The Argument for Divestment
Another, even more effective, instrument for creating this sort of change is the “Fossil Free” divestment campaign launched last year by American environmental activist Bill McKibben. This movement is based on the simple idea that entire industries' commercial foundation can be destroyed if funds are withdrawn from them. Private financial investment alone already amounts to a considerable sum. But serious clout could be achieved if the endowments of American colleges and universities, the assets of church organizations and city budgets, were no longer invested in companies that destroy the foundations of future human survival.
Such initiatives are now active at nearly 400 American schools, colleges and universities. Four colleges and 10 cities, including Seattle and San Francisco, have made the decision to divest. The campaign has also spread to Europe, where University College London just joined the movement.

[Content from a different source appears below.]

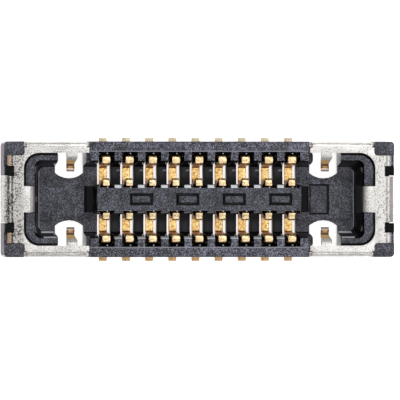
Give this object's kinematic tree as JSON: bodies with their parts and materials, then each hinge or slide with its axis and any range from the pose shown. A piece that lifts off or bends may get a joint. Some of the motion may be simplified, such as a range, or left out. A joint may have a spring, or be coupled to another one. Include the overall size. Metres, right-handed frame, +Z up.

We only need to think of the wealth of assets held by foundations here in Germany to see just how much capital could be divested from the wrong purposes. This is especially true if we follow a traditional capitalistic mode of thinking and further consider that the businesses affected by this divestment would no longer present good investment opportunities even for those investors who don't care how their returns are generated.
Seen from this angle, Warsaw's cold termination of the existing agreement can also serves as an opening for more effective counterstrategies. Perhaps even those determined to believe the best will understand that governments can't be counted on to effect this change, and that domination-free discourse is not the adequate mode for addressing the destruction of the foundations of human survival.
Welzer, 55, teaches social psychology at Flensburg and St. Gallen Universities. He is director of the “FUTURZWEI” foundation in Berlin, an international affiliate of which will shortly be launched under the name of “FUTUREPERFECT”. His most recent book is “Selbst denken. Eine Anleitung zum Widerstand” (“Think for yourself: A Handbook for Resistance”).